Sería complicado establecer exactamente el día y, así, fijar la efeméride, porque, en realidad, aquello fue un proceso, un racimo de partidos. Hablo de lo que pasó hace diez años, el comienzo de la segunda vuelta del primer curso de la ‘era Rijkaard’, que significó –hace tiempo lo sabemos– el despegue definitivo del Barça. Desde entonces, el equipo ha jugado mejor o peor, pero lo ha hecho sin abandonar un estilo que le distingue. Se trata de la década prodigiosa. Diez años de éxitos, dos lustros futbolísticamente impensables para la mayoría de generaciones de barcelonistas, aquellas que saben muy bien qué significa no ganar nada durante años.
Podríamos enumerar la cantidad de títulos ganados desde entonces (24) para reforzar el concepto, aunque bastaría con aludir a las tres Champions, suficientemente representativas de esta época de vino y rosas. Ellas tres y el esplendor de una generación acaso irrepetible.
Si nos aferramos a la certeza de que el éxito deportivo suele ahuyentar o al menos esconder o postergar las tormentas institucionales resulta sorprendente, como mínimo, el recuento de las crisis que han azotado al club en la última década. Los goles no han traído paz. No va con el Barça, se ve, el viejo axioma que todo lo resuelve si la pelota entra en la portería rival. La periódica judicialización del club, la aparición constante de socios en busca de respuestas que la entidad no facilita, las mociones de censura… Mirando atrás vemos un paisaje tempestuoso de despachos. Una década infame.
La infamia –nos defendemos– no tiene que ver con el derecho de los socios a la queja, sino con la incapacidad de los barcelonistas para domar al monstruo de dos cabezas. Hoy manda una, mañana la otra: la discusión no acaba nunca.
El breve paso de Sandro Rosell por la presidencia ilustra la lucha eterna. Accedió al gran trono decidido a borrar todo aquello que Laporta había dejado escrito. El mismo deseo de acabar el legado laporteano le delató. Un presidente no pudo haber hecho todo mal. Es imposible. Rosell equivocó su estrategia. Y ello no le permitió, siquiera, vivir con plenitud el que acaso sea el mejor momento de la historia futbolística del Barça: la final de Wembley en 2011.

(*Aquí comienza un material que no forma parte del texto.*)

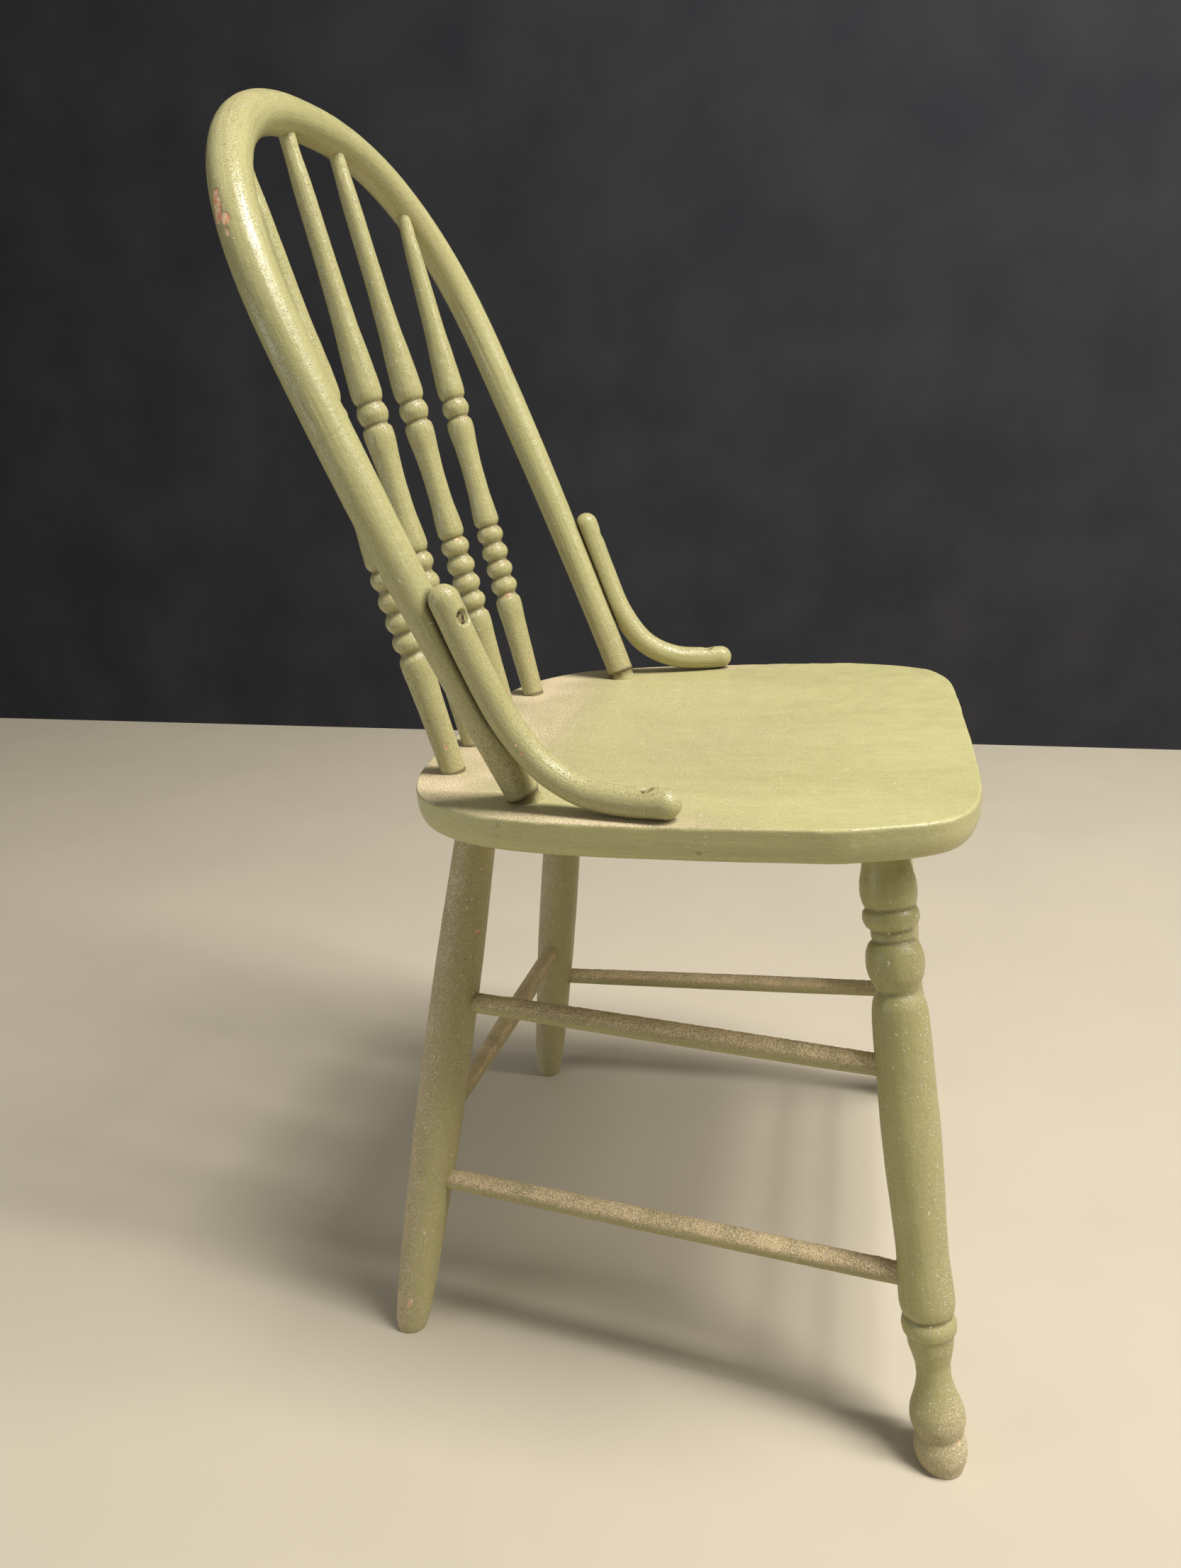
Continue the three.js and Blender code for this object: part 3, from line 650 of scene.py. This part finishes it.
def painted_wood(name, light, dark, roughness, dust_light, dust_dark, specks, film=0.42, cracks=0.0):
    """Old brushed paint over wood, with wear, chips, dust and lint."""
    n = Nodes(name)
    grain, dust, relief_and_shade = (n.attribute(key) for key in ("grain", "dust", "relief_and_shade"))
    streaks = n.noise(n.stretch(grain, (1.0, 1.0, 0.035)), 620, 4, 0.6)
    nibs = n.noise(grain, 900, 3, 0.55)
    crack = hairlines(n, grain, cracks)
    fibres = lint(n, grain, dust, nibs, specks)
    colour = brushed_tone(n, grain, relief_and_shade, streaks, light, dark)
    colour = n.mix(n.math("MULTIPLY", crack, 0.65), colour, OPEN_GRAIN)
    colour, bare = chipped(n, grain, nibs, colour)
    colour, cover, grains = dusted(n, grain, dust, film, colour, dust_light, dust_dark)
    colour = n.mix(n.math("MULTIPLY", fibres, 0.85), colour, LINT)

    rough = n.between(n.noise(grain, 60, 3), 0.3, 0.7, roughness - 0.05, roughness + 0.08)
    rough = n.math("ADD", rough, n.math("MULTIPLY", cover, 0.6), clamp=True)
    rough = n.math("MAXIMUM", rough, n.math("MULTIPLY", bare, 0.8))

    normal = n.bump(streaks, 0.26 * MM)
    normal = n.bump(nibs, 0.13 * MM, normal)
    normal = n.bump(n.noise(grain, 210, 3, 0.6), 0.32 * MM, normal)
    normal = n.bump(n.math("SUBTRACT", 1.0, crack), 0.3 * MM, normal)
    normal = n.bump(n.math("ADD", grains, fibres), 0.35 * MM, normal)
    normal = n.bump(n.math("SUBTRACT", 1.0, bare), 0.25 * MM, normal)
    shader = n.add("BsdfPrincipled", {"Base Color": colour, "Roughness": rough, "Normal": normal})
    shader.inputs["IOR"].default_value = 1.5
    n.add("OutputMaterial", {"Surface": shader.outputs[0]})
    return n.material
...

Pero también la dimisión de Rosell descubre el pulso infinito del barcelonismo. Sus detractores le atacaron con dureza, le tildaron de irresponsable, cobarde y corrupto, olvidando que, más allá de cualquier incoherencia en sus declaraciones, los orificios de bala en el portal de su casa no admiten más gestos que la comprensión de la renuncia.
Con Sandro fuera, ya se está librando la batalla de la legitimidad, fina línea trazada por el sentido común de cada uno de los barcelonistas. Debate infinito. El Barça en su máxima expresión.
¿Hay elementos para que el barcelonismo se sienta orgulloso de esta saludable inclinación a la polémica? Probablemente sean los socios optimistas quienes los encuentren.
¿El Barça es tan grande porque, como sucede en el arte, su genio nace de la queja?
Casi siempre en esta década, el fútbol ha sostenido a las directivas, como el artista fértil que se eleva sobre su infierno cotidiano para crear.
El Barça ha cambiado su historia en este tiempo. Los méritos y las culpas son de todos. Tormenta eterna en los despachos, sosiego genial en el campo, fuego verde donde arde el genio de un estilo único. Hace diez años ya.
Ramiro Martín es periodista y autor del libro ‘Messi, un genio en la escuela del fútbol’.